(What the task requires):
Which lines include the word "from"? Copy each of them.

(Data excerpt):
# # # # #

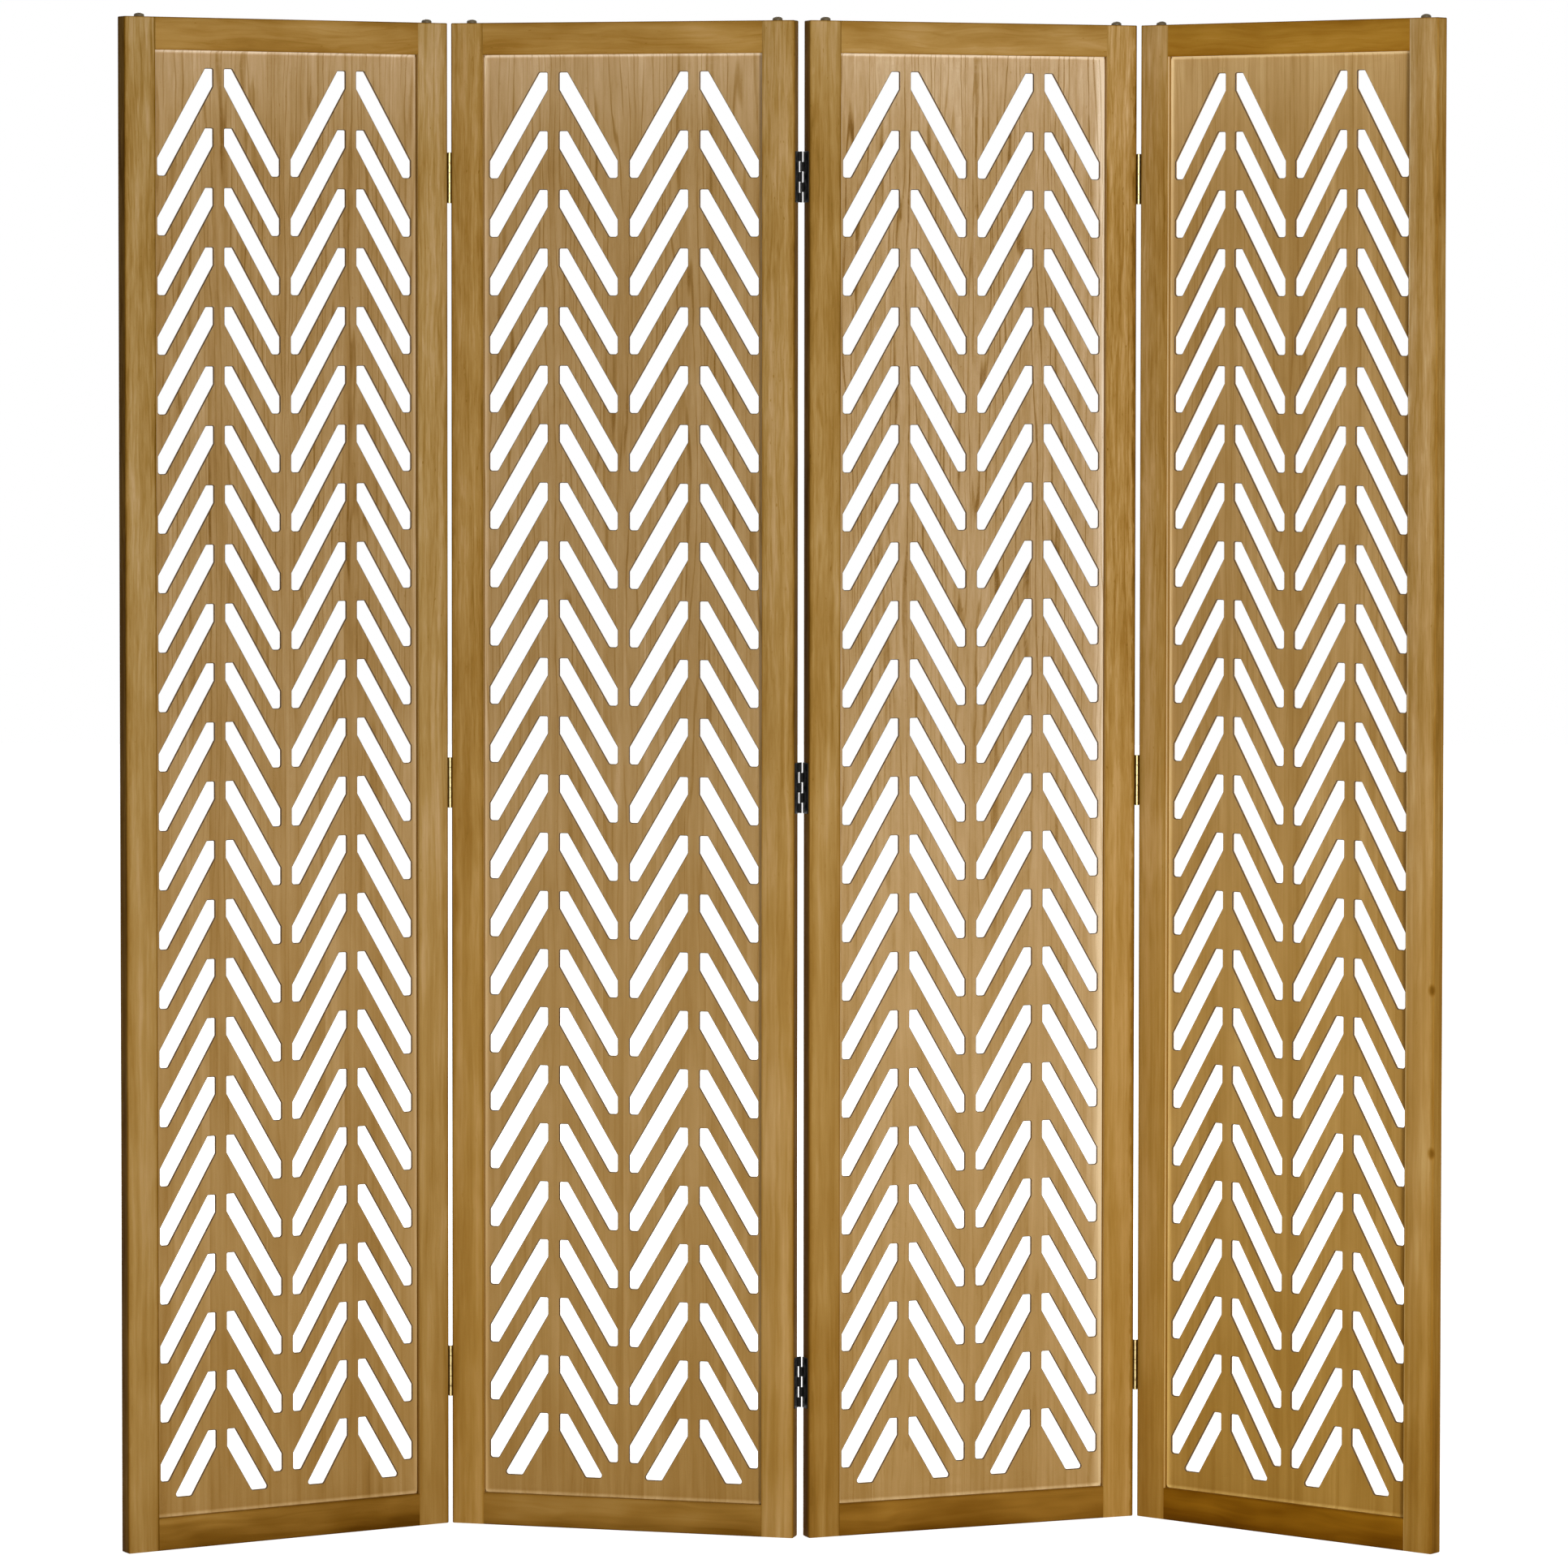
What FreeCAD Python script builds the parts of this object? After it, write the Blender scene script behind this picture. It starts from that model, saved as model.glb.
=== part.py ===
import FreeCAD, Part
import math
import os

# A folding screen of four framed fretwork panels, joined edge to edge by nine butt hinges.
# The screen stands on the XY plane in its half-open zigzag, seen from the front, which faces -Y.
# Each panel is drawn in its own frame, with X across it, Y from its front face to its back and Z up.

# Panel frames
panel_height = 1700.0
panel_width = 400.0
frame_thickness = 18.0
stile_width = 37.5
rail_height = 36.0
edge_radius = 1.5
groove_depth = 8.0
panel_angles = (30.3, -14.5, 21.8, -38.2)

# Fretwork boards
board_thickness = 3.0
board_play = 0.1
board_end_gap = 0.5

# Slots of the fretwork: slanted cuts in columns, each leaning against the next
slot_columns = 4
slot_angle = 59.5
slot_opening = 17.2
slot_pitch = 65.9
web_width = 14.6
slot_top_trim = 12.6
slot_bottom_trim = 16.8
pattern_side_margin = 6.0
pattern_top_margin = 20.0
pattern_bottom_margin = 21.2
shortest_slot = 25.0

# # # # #

(Written answer):
What FreeCAD Python script builds the parts of this object? After it, write the Blender scene script behind this picture. It starts from that model, saved as model.glb.
# The screen stands on the XY plane in its half-open zigzag, seen from the front, which faces -Y.
# Each panel is drawn in its own frame, with X across it, Y from its front face to its back and Z up.